• STATED EXERCISE: Locate the line that contains "beside = Vector((data_width" and the line that contains "if empty is". Copy both of them exactly, together with every line between them, and no others.

• MATERIAL SHOWN:
_ _ _ _
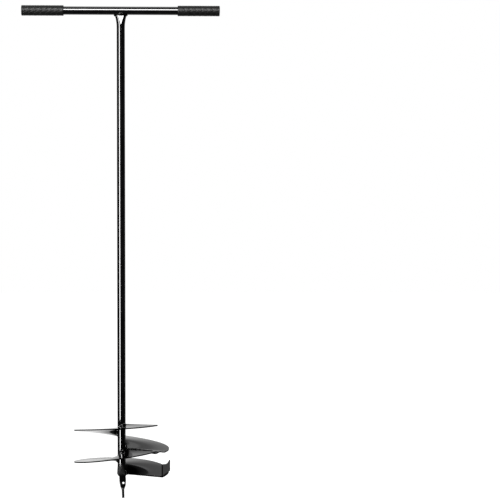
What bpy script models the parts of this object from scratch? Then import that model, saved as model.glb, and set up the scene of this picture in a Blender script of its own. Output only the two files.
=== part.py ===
"""Hand earth auger with a T-handle: a welded assembly of tubes, helical sheet flights and a point.

Units are metres. +Z runs up the shaft, +X along the handle, and -Y is the front.
The origin is where the handle's axis crosses the shaft's axis.
An azimuth is measured from the front (-Y) towards +X. The flights wind down in a right-handed
screw, so their azimuth falls as the turn grows.
"""

import math

import bmesh
import bpy
from mathutils import Vector

# Fits and stock sizes
GAP = 0.0003
TUBE_RADIUS = 0.0086
TUBE_WALL = 0.0015
SHEET = 0.0025
FACE_GAP = 2 * GAP

# Handle and grips
HANDLE_LENGTH = 0.4170
GRIP_LENGTH = 0.0885
GRIP_RADIUS = 0.0109
GRIP_END_WALL = 0.0030
GRIP_ROUND = 0.0012
GRIP_COLLAR = 0.0030
GRIP_COLLAR_DEPTH = 0.0004

# Shaft: the round tube is pressed at both ends
SHAFT_BOTTOM = -0.9750
TOP_PRESS_START = -0.0370
TOP_HALF_WIDTH = 0.0128
TOP_FLARE = 2.2
TOP_FACET_START = -0.0258
TOP_FACET_SLOPE = 0.12
SADDLE_DROP = 0.0015
FOOT_PRESS_START = -0.9520
FOOT_HALF_WIDTH = 0.0096
FOOT_HALF_DEPTH = 0.0064
FOOT_FLATTENING = 0.7
PRESS_SHARPNESS = 24
PRESS_CLEAR = 1.5

# Flights
FLIGHT_RADIUS = 0.1000
TOP_END_AZIMUTH = math.radians(48.0)
UPPER_TURN = math.radians(362.5)
LOWER_TURN = math.radians(347.8)
HUB_TOP = -0.8699
HUB_SEAM = -0.9218
HUB_BOTTOM = -0.9738
RIM_TOP = -0.8649
RIM_LOW = -0.9242
RIM_SEAM = -0.9188
RIM_BOTTOM = -0.9735
UPPER_HUB_WAVE = 0.03
UPPER_HUB_GROWTH = 1.15
LOWER_HUB_WAVE = -0.06
RIM_WAVE = 0.12
RISE_TURN = math.radians(20.0)
LOWER_DIP = 0.0085
DIP_TURN = math.radians(270.0)

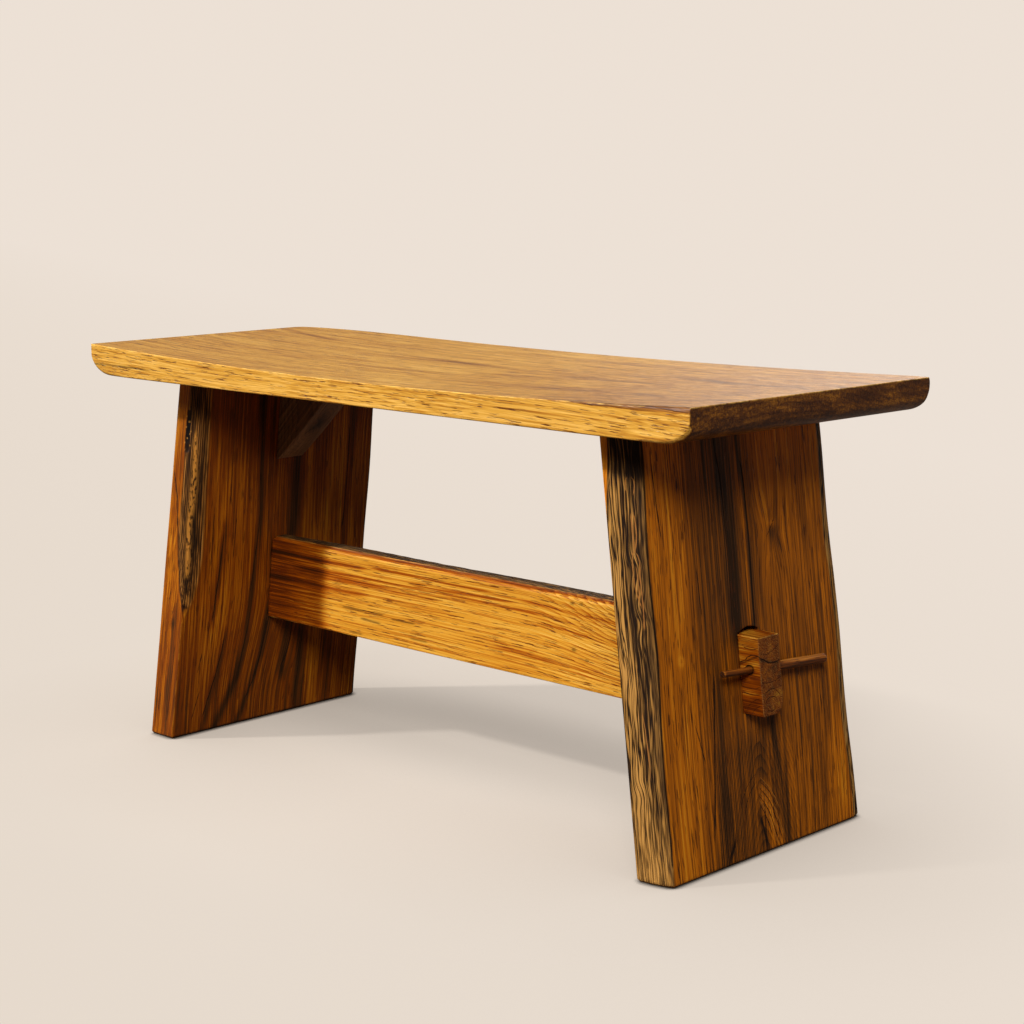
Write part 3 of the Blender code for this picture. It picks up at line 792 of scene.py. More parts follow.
def furrow_tone(u, z):
    """From -1 in a furrow to 1 on a crest."""
    place = bark_place(u, z)
    broad = ripples(place * 260.0, z * 11.0, 0.0, 42.0)
    fine = ripples(place * 520.0, z * 34.0, 0.0, 43.0)
    return np.clip(1.5 * broad + 0.8 * fine, -1.0, 1.0)


def smooth_strip(w):
    """The outer rim of the live edge, worn smooth and grey."""
    return faded(w, 0.0042, 0.007)


def planed_strip(climbed):
    """How wide the live edge's planed strip along the inner face is."""
    return mix(0.0025, 0.0085, eased(climbed, 0.77, 1.0))


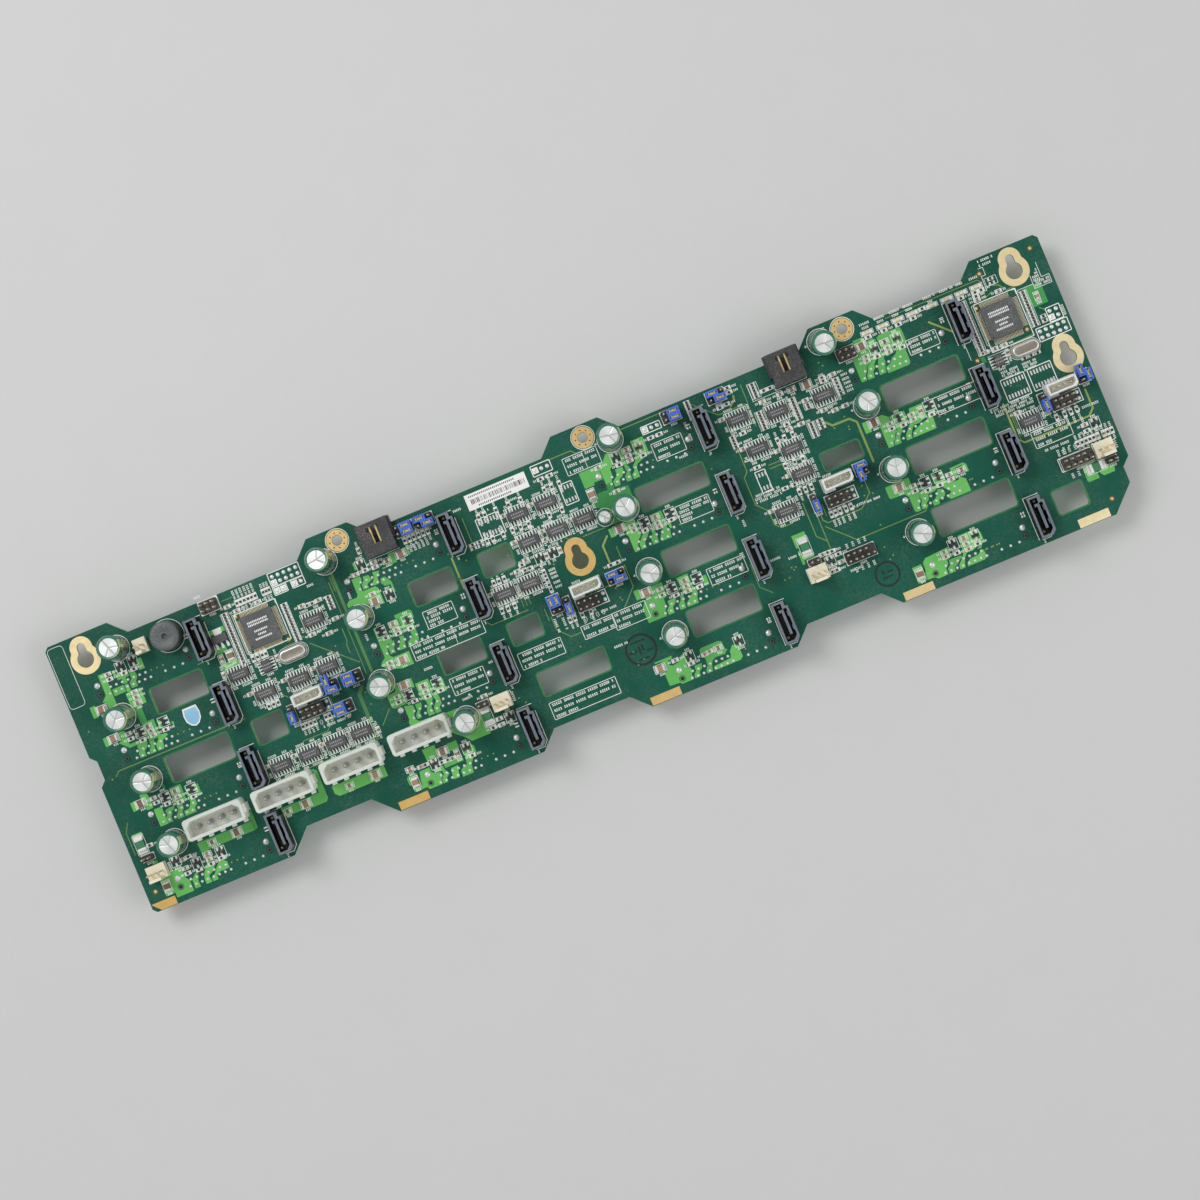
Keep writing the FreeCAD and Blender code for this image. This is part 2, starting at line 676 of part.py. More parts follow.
def build_parts():
    can = capacitor(can_radius, can_height)
    for index, (column, dx, row, dy, lean_x, lean_y) in enumerate(capacitor_sites):
        upright = leaned(can, can_radius, can_height, lean_x, lean_y)
        export("capacitor_%02d" % (index + 1), [moved(upright, site(column, dx, row, dy))])
    small = capacitor(small_can_radius, small_can_height)
    export("small_capacitor", [moved(small, site(*small_capacitor_site))])
    export("buzzer", [moved(buzzer(), site(*buzzer_site))])
    for index, place in enumerate(controller_sites):
        chip = package(controller_size, controller_size, controller_height)
        export("controller_%d" % (index + 1), [moved(chip, site(*place))])
    export("crystals", [moved(crystal(), site(*place)) for place in crystal_sites])
    logic = package(logic_length, logic_width, logic_height)
    export("logic_chips", [moved(logic, site(*place)) for place in logic_sites])
    memory = package(logic_width, memory_length, logic_height)
    export("memory_chips", [moved(memory, site(*place)) for place in memory_sites])
    regulator = package(regulator_length, regulator_width, regulator_height)
    beside = Vector((data_width + regulator_length) / 2 + regulator_gap, 0, 0)
    export("regulator", [moved(regulator, site(*regulator_site) + beside)])
    export("fuses", [moved(fuse(), site(*place[:4]), place[4]) for place in fuse_sites])


build_board_side()
build_sockets()
build_headers()
build_parts()
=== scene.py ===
# Dresses the drive backplane board: finishes for its moulded parts, and the solder, copper, print and small parts
import bpy
import numpy as np
from mathutils import Matrix, Vector


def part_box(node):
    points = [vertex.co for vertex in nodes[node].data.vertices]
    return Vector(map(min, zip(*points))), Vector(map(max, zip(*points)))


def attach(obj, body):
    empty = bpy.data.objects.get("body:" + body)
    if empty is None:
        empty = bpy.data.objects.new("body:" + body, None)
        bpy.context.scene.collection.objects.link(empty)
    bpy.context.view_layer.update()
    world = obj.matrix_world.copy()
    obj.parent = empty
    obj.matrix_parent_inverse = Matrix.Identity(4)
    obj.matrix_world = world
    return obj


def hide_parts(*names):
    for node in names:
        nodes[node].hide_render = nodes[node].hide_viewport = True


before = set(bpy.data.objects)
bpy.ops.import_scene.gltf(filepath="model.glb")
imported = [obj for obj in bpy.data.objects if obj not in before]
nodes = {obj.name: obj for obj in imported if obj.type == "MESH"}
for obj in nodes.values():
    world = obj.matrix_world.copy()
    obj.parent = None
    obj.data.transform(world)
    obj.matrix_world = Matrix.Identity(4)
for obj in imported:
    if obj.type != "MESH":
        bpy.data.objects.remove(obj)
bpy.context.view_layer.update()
mm = 0.001
top = 13.0  # level of the component side, mm
under = 11.0  # level of the hidden side, mm
columnX = [-181.53, -72.31, 36.91, 146.13]
rowY = [35.61, 7.67, -20.27, -48.21]
pitch = 2.54
printHeight = 0.05
lacquerHeight = 0.028  # of a trace under the lacquer
padLift = 0.02  # bare pads and vias over the board's face
printLift = 0.03  # print over the board's face
rng = np.random.default_rng(7)


def places(text):
    # Rows of numbers written as x y, x y
    return np.array([[float(v) for v in row.split()] for row in text.split(",")])


def site(column, dx, row, dy, *rest):
    return columnX[int(column)] + dx, rowY[int(row)] + dy


def sites(table):
    # Board places of rows that start with column, distance, row, distance
    return np.array([site(*row) for row in table])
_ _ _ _
• EXERCISE RESPONSE:
    beside = Vector((data_width + regulator_length) / 2 + regulator_gap, 0, 0)
    export("regulator", [moved(regulator, site(*regulator_site) + beside)])
    export("fuses", [moved(fuse(), site(*place[:4]), place[4]) for place in fuse_sites])


build_board_side()
build_sockets()
build_headers()
build_parts()
=== scene.py ===
# Dresses the drive backplane board: finishes for its moulded parts, and the solder, copper, print and small parts
import bpy
import numpy as np
from mathutils import Matrix, Vector


def part_box(node):
    points = [vertex.co for vertex in nodes[node].data.vertices]
    return Vector(map(min, zip(*points))), Vector(map(max, zip(*points)))


def attach(obj, body):
    empty = bpy.data.objects.get("body:" + body)
    if empty is None:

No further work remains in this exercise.